Jan 15, 2007 — Frida K. runs at the National Arts Centre in Ottawa through January 27. Resident theatre critic Connie Meng was at the opening night and has our review.
I try to stay away from words like "mesmerizing", but the production of FRIDA K. at the NAC is just that. Written by playwright Gloria Montero for her actress daughter Allegra Fulton and directed by the NAC's Artistic Director Peter Hinton, the 90 minute playing time feels more like an intense 20 minutes. First produced in 1994, this main stage production has been mounted by the original creative team to celebrate the centenary of Frida Kahlo's birth.
Frida Kahlo, an iconoclast and one of Mexico's most famous artists, was born in 1907. She contracted polio at the age of six, then at 18 was in a bus accident and sustained multiple fractures of the pelvis, spine and leg. As Mr. Hinton says, she was able, through her painting, to transform her pain and physical suffering into beauty and personal triumph.
The play takes place on the day of Frida's first and only solo exhibition in Mexico a year before her death in 1954. As she prepares, she shares with us the memories and events of her extraordinary life. This is a woman of humor, rage, idealism, intelligence and pathos. A remarkable intimacy with the audience is created as she draws us into her life.
Allegra Fulton is an actress of exceptional power and subtlety. Her ability to portray this complex character at various ages and stages of her life is so thorough and believable that by the end of the piece we feel that not only have we met the artist, but also the child, the lover, the revolutionary crusader and most of all the complete woman.
Like the other productions of Peter Hinton's that I've seen, FRIDA K. is highly theatrical and visually stunning. Ken Garnhum's set echoes the surrealism of Frida's paintings, with realistic furniture that imperceptibly glides silently to new positions. His costume design, also echoing her paintings, cleverly allows for Frida's age transitions. Bonnie Beecher's lighting is subtle and effective. At one point all we can see are Frida's eyes. Troy Slocum's sound design is also subtle and adds a great deal to the production.
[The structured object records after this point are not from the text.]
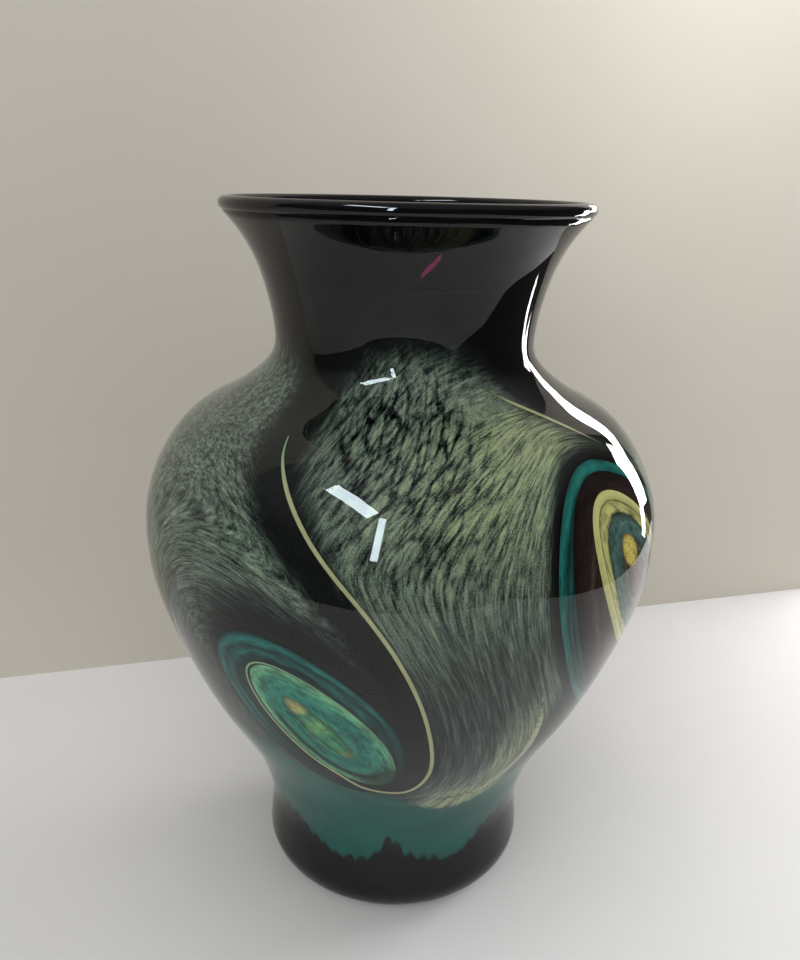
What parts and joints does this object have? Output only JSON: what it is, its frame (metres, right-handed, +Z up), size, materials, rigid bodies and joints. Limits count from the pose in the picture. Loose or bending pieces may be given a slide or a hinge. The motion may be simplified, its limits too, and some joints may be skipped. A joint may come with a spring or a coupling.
{
  "type": "vase",
  "caption": "Blown art glass vase with a flared neck, full shoulders, narrow waist and round foot, with swirled colour and spiral eyes under clear glass, to hold flowers.",
  "frame": {"origin": "centre of the resting ring under the foot", "axes": "+Z up along the vase's axis; -Y towards the side between the two spiral eyes; +X towards the eye high on the shoulder"},
  "size_m": [0.1442, 0.1442, 0.2],
  "materials": {
    "dark_glass": "fire polished, near-black amethyst",
    "frit_glass": "mottled grey-green frit, opaque",
    "teal_glass": "streaked teal, opaque",
    "green_glass": "swirled sea green, opaque",
    "brown_glass": "dark brown, opaque",
    "sage_glass": "grey green, opaque",
    "straw_glass": "pale yellow green, opaque",
    "yellow_glass": "warm yellow, opaque",
    "clear_glass": "clear, fire polished, glossy"
  },
  "bodies": {
    "root": {"inner_vessel": "dark_glass", "frit_coat": "frit_glass", "teal_skirt": "teal_glass", "left_eye_band": "teal_glass", "left_eye_core": "green_glass", "left_eye_heart": "straw_glass", "right_eye_band": "teal_glass", "right_eye_field": "brown_glass", "right_eye_core": "sage_glass", "right_eye_yolk": "yellow_glass", "left_thread": "straw_glass", "right_ring": "yellow_glass", "shoulder_thread": "straw_glass", "feather_thread": "straw_glass", "clear_casing": "clear_glass", "lip_wrap": "dark_glass"}
  },
  "joints": []
}
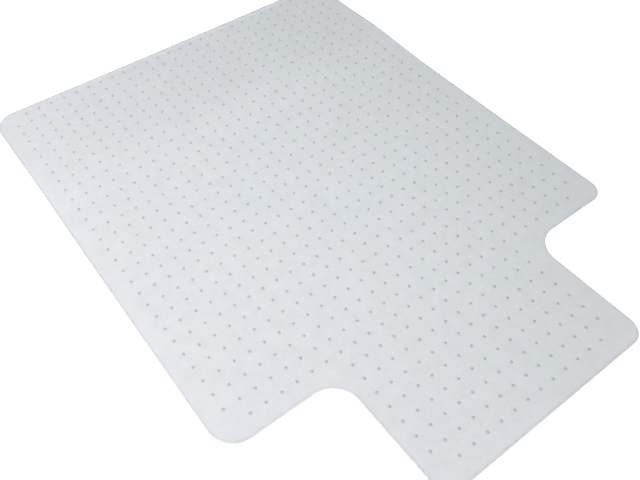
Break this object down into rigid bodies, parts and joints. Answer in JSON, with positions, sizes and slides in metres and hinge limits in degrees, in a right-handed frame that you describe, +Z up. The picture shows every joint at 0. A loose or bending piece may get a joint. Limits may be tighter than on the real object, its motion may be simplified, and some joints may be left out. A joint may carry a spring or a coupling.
{
  "type": "chair mat",
  "caption": "Clear vinyl carpet chair mat with a front lip, round corners and a bevelled top edge, standing on rows of small gripper studs.",
  "frame": {"origin": "middle of the mat's outline, on the floor plane that the stud tips stand on", "axes": "+Z up; -Y points along the lip, under the desk; +Y to the straight back edge; X runs across the width"},
  "size_m": [0.9144, 1.2192, 0.007],
  "materials": {
    "sheet_vinyl": "clear plasticised PVC, finely frosted on top, smooth underneath",
    "stud_vinyl": "clear plasticised PVC, as moulded"
  },
  "bodies": {
    "root": {"mat_sheet": "sheet_vinyl", "body_stud_row_01": "stud_vinyl", "body_stud_row_02": "stud_vinyl", "body_stud_row_03": "stud_vinyl", "body_stud_row_04": "stud_vinyl", "body_stud_row_05": "stud_vinyl", "body_stud_row_06": "stud_vinyl", "body_stud_row_07": "stud_vinyl", "body_stud_row_08": "stud_vinyl", "body_stud_row_09": "stud_vinyl", "body_stud_row_10": "stud_vinyl", "body_stud_row_11": "stud_vinyl", "body_stud_row_12": "stud_vinyl", "body_stud_row_13": "stud_vinyl", "body_stud_row_14": "stud_vinyl", "body_stud_row_15": "stud_vinyl", "body_stud_row_16": "stud_vinyl", "body_stud_row_17": "stud_vinyl", "body_stud_row_18": "stud_vinyl", "body_stud_row_19": "stud_vinyl", "body_stud_row_20": "stud_vinyl", "body_stud_row_21": "stud_vinyl", "body_stud_row_22": "stud_vinyl", "body_stud_row_23": "stud_vinyl", "body_stud_row_24": "stud_vinyl", "body_stud_row_25": "stud_vinyl", "body_stud_row_26": "stud_vinyl", "body_stud_row_27": "stud_vinyl", "body_stud_row_28": "stud_vinyl", "body_stud_row_29": "stud_vinyl", "body_stud_row_30": "stud_vinyl", "lip_stud_row_01": "stud_vinyl", "lip_stud_row_02": "stud_vinyl", "lip_stud_row_03": "stud_vinyl", "lip_stud_row_04": "stud_vinyl", "lip_stud_row_05": "stud_vinyl", "lip_stud_row_06": "stud_vinyl", "lip_stud_row_07": "stud_vinyl", "lip_stud_row_08": "stud_vinyl"}
  },
  "joints": []
}
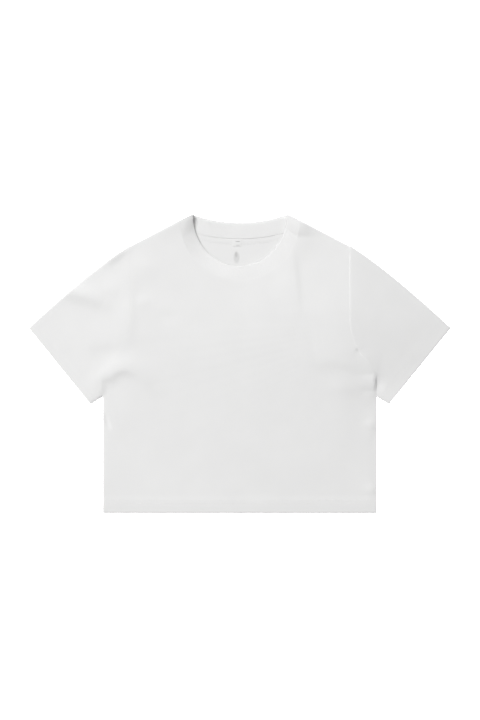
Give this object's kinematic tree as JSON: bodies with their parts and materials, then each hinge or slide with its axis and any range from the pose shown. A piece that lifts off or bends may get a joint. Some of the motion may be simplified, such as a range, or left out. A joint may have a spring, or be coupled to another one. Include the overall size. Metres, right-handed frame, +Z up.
{
  "type": "crop t-shirt",
  "caption": "Boxy short-sleeved cropped T-shirt with a ribbed crew neck, laid flat with its front up.",
  "frame": {"origin": "on the surface that the shirt lies on, under the middle of its outline", "axes": "+X across the shirt towards the sleeve on the right as seen, +Y from the hem to the neck, +Z up, from the back panel to the front panel"},
  "size_m": [0.741, 0.525, 0.0064],
  "materials": {
    "jersey": "soft white cotton jersey",
    "rib": "fine white cotton rib",
    "tape": "white cotton tape",
    "label": "smooth white woven ribbon"
  },
  "bodies": {
    "root": {"front_body": "jersey", "back_body": "jersey", "sleeve_left": "jersey", "sleeve_right": "jersey", "neck_rib": "rib", "neck_tape": "tape", "size_tab": "label"}
  },
  "joints": []
}
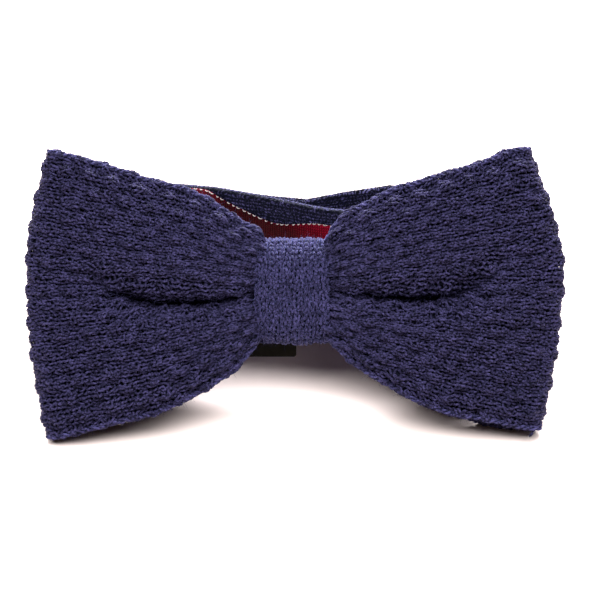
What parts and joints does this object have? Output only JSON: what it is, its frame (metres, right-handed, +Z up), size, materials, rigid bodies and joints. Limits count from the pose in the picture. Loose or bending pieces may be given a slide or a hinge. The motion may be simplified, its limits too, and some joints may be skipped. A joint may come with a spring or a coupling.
{
  "type": "bow tie",
  "caption": "Ready-tied knitted bow tie with looped wings, a knot wrap and an adjustable neckband fastened by a flat hook and eye.",
  "frame": {"origin": "on the table, at the middle of the footprint", "axes": "+Z up, +X across the bow to the viewer's right, the bow's face turned to -Y and leaning back"},
  "size_m": [0.1192, 0.0684, 0.0503],
  "materials": {
    "knit": "napped wool knit, rough",
    "band_knit": "fine flat knit, rough",
    "red_ribbon": "woven satin with a fine twill",
    "white_thread": "spun sewing thread",
    "navy_thread": "spun sewing thread",
    "black_hardware": "moulded, slight gloss"
  },
  "bodies": {
    "bow": {"bow_loop": "knit", "cinch_thread": "navy_thread", "knot_wrap": "knit", "knot_seam_thread": "navy_thread", "clasp_eye": "black_hardware", "eye_tack_thread": "navy_thread", "neckband": "band_knit", "neckband_tail": "band_knit", "lining_ribbon": "red_ribbon", "ribbon_stitches_upper": "white_thread", "ribbon_stitches_lower": "white_thread", "anchor_tack_thread": "navy_thread"},
    "hook": {"clasp_hook": "black_hardware", "hook_bight": "band_knit"},
    "slide": {"adjuster_slide": "black_hardware", "tail_end": "band_knit", "tail_tack_thread": "navy_thread"}
  },
  "joints": [
    {"name": "clasp_swing", "type": "hinge", "parent": "bow", "child": "hook", "pos_m": [-0.0017, -0.00396, 0.0188], "axis": [0, -0.6428, -0.766], "range_deg": [0, 18]},
    {"name": "slide_travel", "type": "slide", "parent": "bow", "child": "slide", "axis": [1, 0, 0], "range_m": [-0.008, 0.004]}
  ]
}
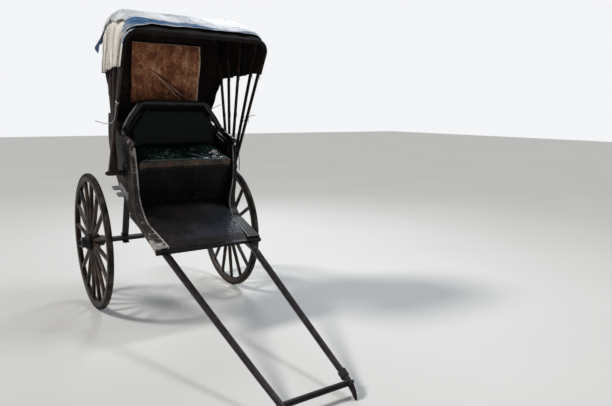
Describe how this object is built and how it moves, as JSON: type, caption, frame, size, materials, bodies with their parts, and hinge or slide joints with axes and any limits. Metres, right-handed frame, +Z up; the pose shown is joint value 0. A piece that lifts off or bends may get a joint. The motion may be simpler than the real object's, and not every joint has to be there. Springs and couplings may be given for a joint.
{
  "type": "hand-pulled rickshaw",
  "caption": "Hand-pulled passenger cart on large spoked wheels, with a padded seat under a folding bow hood, a footboard, and shafts joined by a pull bar.",
  "frame": {"origin": "on the ground, below the middle of the parked outline; the axle is 0.829 m behind it", "axes": "+X forward towards the pull bar, +Y to the passengers' left, +Z up, as the rickshaw stands parked on its wheels and shaft tips"},
  "size_m": [2.6778, 1.342, 2.1167],
  "materials": {
    "black_iron": "blackened iron with rust",
    "body_wood": "black painted wood, worn",
    "bow_wood": "dark bent lath",
    "cord": "dark twisted cord",
    "curtain_cloth": "rust brown sheet, creased",
    "footboard_sheet": "black sheet, worn bright at the edge",
    "hood_band": "faded tarpaulin edge with a blue stripe",
    "hood_canvas": "faded pale tarpaulin, dark lining",
    "hub_wood": "greasy dark wood",
    "seat_cloth": "dark green coated cloth, creased",
    "shaft_wood": "dark wood polished by hands",
    "tyre_rubber": "worn solid rubber, dusty",
    "wheel_wood": "oiled dark wood, weathered",
    "worn_rail_wood": "weathered wood with peeling pale paint"
  },
  "bodies": {
    "body": {"arm_roll": "seat_cloth", "axle": "black_iron", "axle_clamp_left": "black_iron", "axle_clamp_right": "black_iron", "axle_nut_left": "black_iron", "axle_nut_right": "black_iron", "back_board": "body_wood", "back_cushion": "seat_cloth", "belly_board": "body_wood", "floor_bearer": "body_wood", "footboard": "footboard_sheet", "front_rail": "body_wood", "hood_pivot_left": "black_iron", "hood_pivot_right": "black_iron", "post_left": "black_iron", "post_right": "black_iron", "pull_bar": "shaft_wood", "rear_curtain": "curtain_cloth", "rear_ledge": "body_wood", "seat_board": "body_wood", "seat_box_front": "body_wood", "seat_cushion": "seat_cloth", "shaft_left": "shaft_wood", "shaft_right": "shaft_wood", "side_lugs_left": "black_iron", "side_lugs_right": "black_iron", "side_pad_left": "seat_cloth", "side_pad_right": "seat_cloth", "side_panel_left": "body_wood", "side_panel_right": "body_wood", "side_rail_left": "worn_rail_wood", "side_rail_right": "worn_rail_wood", "stern_board": "body_wood", "tie_cord": "cord"},
    "wheel_left": {"wheel_left_felloe": "wheel_wood", "wheel_left_hub": "hub_wood", "wheel_left_hub_bands": "black_iron", "wheel_left_spokes": "wheel_wood", "wheel_left_tyre": "tyre_rubber"},
    "wheel_right": {"wheel_right_felloe": "wheel_wood", "wheel_right_hub": "hub_wood", "wheel_right_hub_bands": "black_iron", "wheel_right_spokes": "wheel_wood", "wheel_right_tyre": "tyre_rubber"},
    "hood_bow_1": {"bow_1": "bow_wood"},
    "hood_bow_2": {"bow_2": "bow_wood", "hood_cloth_1": "hood_canvas"},
    "hood_bow_3": {"bow_3": "bow_wood", "hood_cloth_2": "hood_canvas"},
    "hood_bow_4": {"bow_4": "bow_wood", "hood_cloth_3": "hood_canvas"},
    "hood_bow_5": {"bow_5": "bow_wood", "hood_cloth_4": "hood_canvas", "hood_front_band": "hood_band"}
  },
  "joints": [
    {"name": "wheel_left_spin", "type": "hinge", "parent": "body", "child": "wheel_left", "pos_m": [-0.82896, 0.56, 0.51], "axis": [0, 1, 0], "continuous": true},
    {"name": "wheel_right_spin", "type": "hinge", "parent": "body", "child": "wheel_right", "pos_m": [-0.82896, -0.56, 0.51], "axis": [0, 1, 0], "continuous": true},
    {"name": "hood_fold", "type": "hinge", "parent": "body", "child": "hood_bow_1", "pos_m": [-0.55822, 0, 1.04275], "axis": [0, -1, 0], "range_deg": [0, 59], "deforming": ["rear_curtain"]},
    {"name": "bow_2_fold", "type": "hinge", "parent": "hood_bow_1", "child": "hood_bow_2", "pos_m": [-0.55822, 0, 1.04275], "axis": [0, -1, 0], "range_deg": [0, 3.51], "deforming": ["hood_cloth_1"]},
    {"name": "bow_3_fold", "type": "hinge", "parent": "hood_bow_2", "child": "hood_bow_3", "pos_m": [-0.55822, 0, 1.04275], "axis": [0, -1, 0], "range_deg": [0, 5.51], "deforming": ["hood_cloth_2"]},
    {"name": "bow_4_fold", "type": "hinge", "parent": "hood_bow_3", "child": "hood_bow_4", "pos_m": [-0.55822, 0, 1.04275], "axis": [0, -1, 0], "range_deg": [0, 7.51], "deforming": ["hood_cloth_3"]},
    {"name": "bow_5_fold", "type": "hinge", "parent": "hood_bow_4", "child": "hood_bow_5", "pos_m": [-0.55822, 0, 1.04275], "axis": [0, -1, 0], "range_deg": [0, 1.01], "deforming": ["hood_cloth_4"]}
  ],
  "couplings": [
    {"joint": "bow_2_fold", "follows": "hood_fold", "ratio": 0.059322},
    {"joint": "bow_3_fold", "follows": "hood_fold", "ratio": 0.09322},
    {"joint": "bow_4_fold", "follows": "hood_fold", "ratio": 0.12712},
    {"joint": "bow_5_fold", "follows": "hood_fold", "ratio": 0.016949}
  ]
}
Director Hinton has used all these design elements to concentrate our attention on the character. The high production values never distract from Frida's humanity. This is theatricality the way it's meant to be used - to support the play and the actress in such a way as to produce a complete experience. The opening night audience gave Miss Fulton a spontaneous and well-deserved standing ovation.
This is a powerful piece. There are many moments that will stay in my mind for some time. If you go, and I highly recommend it, don't miss Assistant Director Diane D'Aquila's excellent lobby exhibit of prints, photographs, and letters of and about Frida Kahlo's life and work.
On a scale of one to five, the NAC/Go Diva/Citadel Theatre co-production of FRIDA K. gets five Royal Canadian Mounted Police. For North Country Public Radio I'm Connie Meng.